Marat Moore does so as well. Born and raised in East Tennessee, Moore has assumed many roles in the fight for justice in the coalfields. Most notably, in 1996 she published a collection of interviews and photographs of women miners entitled, Women in the Mines: Stories of Life and Work. In her work she celebrates physically and mentally strong women who, out of economic need and necessity, ventured underground and dared to defy longtime superstitions about women in the mines.

Cosby Totten, Appalachian miner and women’s nontraditional job advocate, displays common attributes of these revolutionary women. Totten and Moore both engaged in the act of civil disobedience most discussed in connection with the 1989 Pittston coal strike when 39 women, identified as the Daughters of Mother Jones 1-39, peacefully occupied the Pittston regional headquarters in Russell County, Virginia. Similar to Widow Combs, these determined women brought national attention to the injustices and exploitation suffered by coalminers.

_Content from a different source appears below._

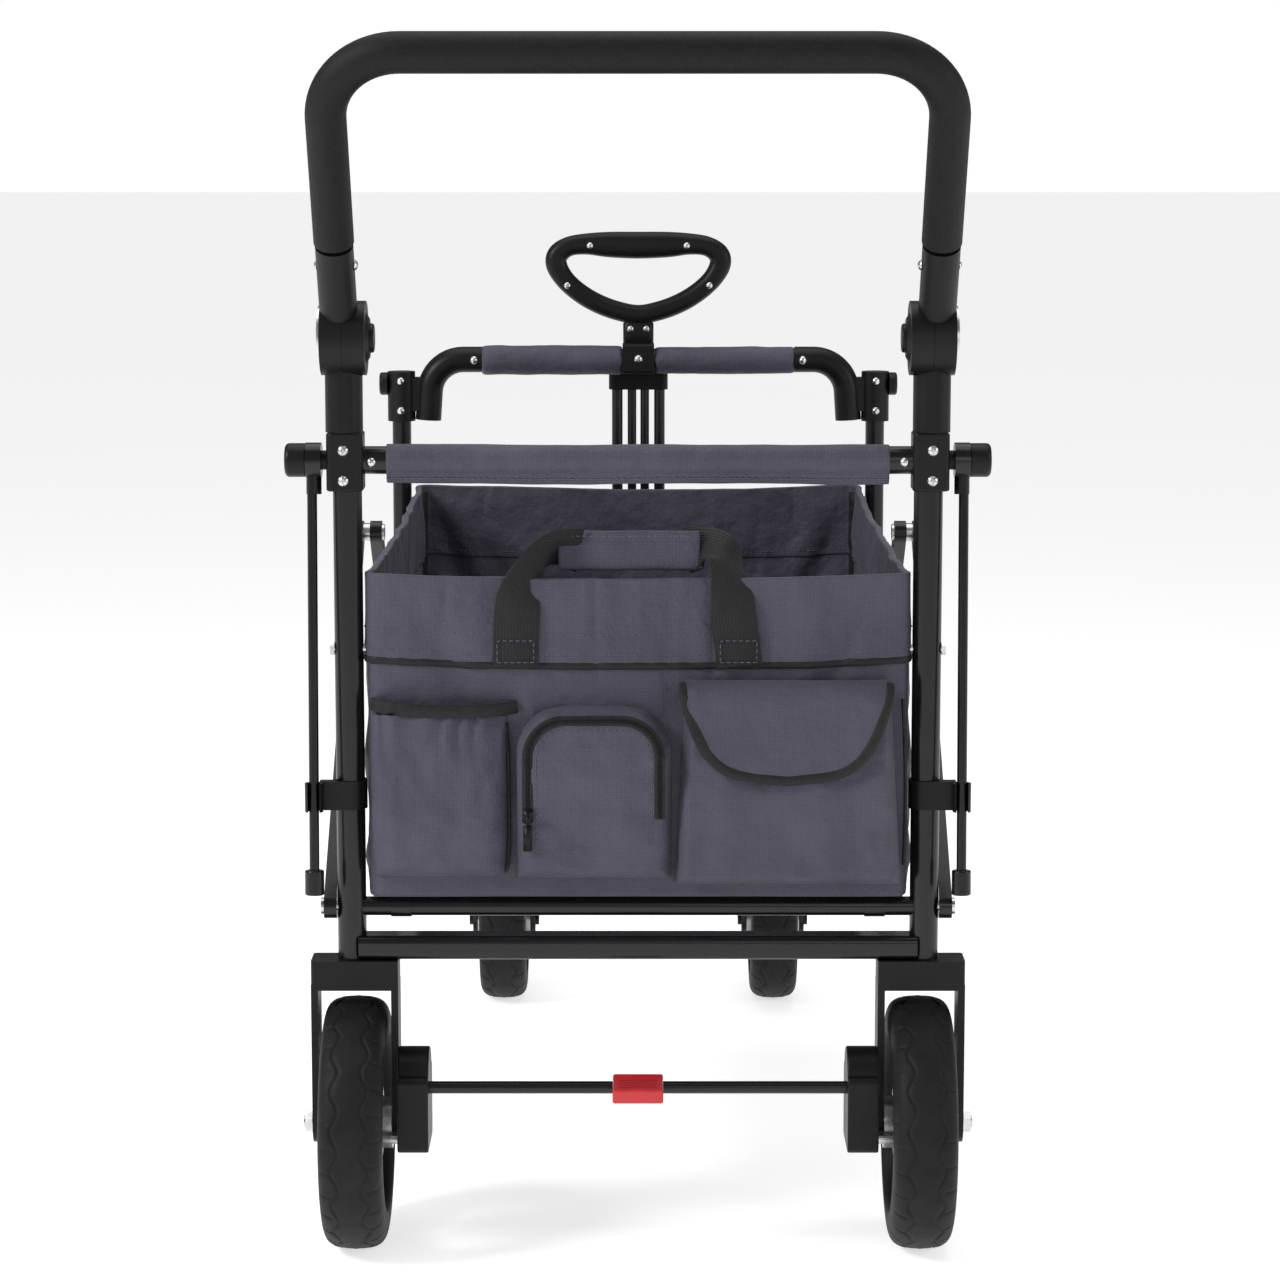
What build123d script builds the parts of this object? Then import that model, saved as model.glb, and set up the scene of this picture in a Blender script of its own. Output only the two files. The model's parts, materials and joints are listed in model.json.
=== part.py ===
"""Folding push-pull wagon for children: a tube frame with a fabric basket.

Millimetres, +Z up, +Y towards the wagon's front, +X to the right seen from behind.
The origin is on the floor, in the middle of the wagon's footprint.
"""

from build123d import *
from math import asin, atan2, cos, degrees, pi, radians, sin, sqrt, tan
import os

os.makedirs("parts", exist_ok=True)

# ---------------------------------------------------------------- driving dimensions
POST_SPAN = 710.0          # rear posts to front posts, along Y
REAR_POST_X = 239.5        # half the distance between the rear posts
FRONT_POST_X = 240.0
REAR_POST_D = 24.0
FRONT_POST_D = 19.0
POST_WALL = 1.5
PIVOT_Z = 292.0            # floor rods and side-link feet
RUN = 0.1                  # bore minus shaft where a piece turns or slides
GAP = 0.3                  # free space between pieces that pass each other

REAR_WHEEL_D = 212.0
REAR_WHEEL_W = 53.0
REAR_TYRE_H = 33.0
REAR_WHEEL_X = 237.0
FORK_GAP = 61.0            # between the rear fork's legs
FORK_PLATE = 6.0
FORK_TOP = 248.0
AXLE_D = 10.0

FRONT_WHEEL_D = 172.0
FRONT_WHEEL_W = 50.0
FRONT_TYRE_H = 30.0
CASTER_X = 145.0
CASTER_REACH = 140.0       # front posts to swivel axis
CASTER_TRAIL = 35.0        # swivel axis to wheel axle
CASTER_GAP = 57.0
CASTER_PLATE = 5.0
CASTER_CROWN_Z = 178.0
CASTER_CROWN_T = 8.0
STEM_D = 16.0

CROSS_H = 20.0             # lower cross tubes: height and depth
CROSS_W = 30.0
CROSS_Z0 = FORK_TOP + 0.5
ROD_D = 16.0               # floor rods
ROD_BORE = 8.0
BOLT_D = 8.0

CROSSBAR_Z = 666.7         # rear crossbar
CROSSBAR_D = 23.0
SLEEVE_HALF = 207.0
CONNECTOR_Z0 = 642.0
CONNECTOR_Z1 = 690.0
KNOB_X0 = 274.0
KNOB_T = 16.5
KNOB_D = 28.0
ARM_D = 16.0               # stub that carries the canopy strut and the knob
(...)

Clearly, all these women, the historical and the contemporary, and many more not named here, contradict stereotypes and reductive caricatures of Appalachian women commonly held by outsiders. And a new generation continues this defiance as young women carry torches ignited by their female ancestors’ fire and bravery. Young women such as Patricia Feeney, dedicated organizer for the Ohio Valley Environmental Coalition, provide hope for the future of Appalachia. They persist in efforts to promote positive leadership in the region and to preserve both mountain people and land. Appalachia is all the better for it.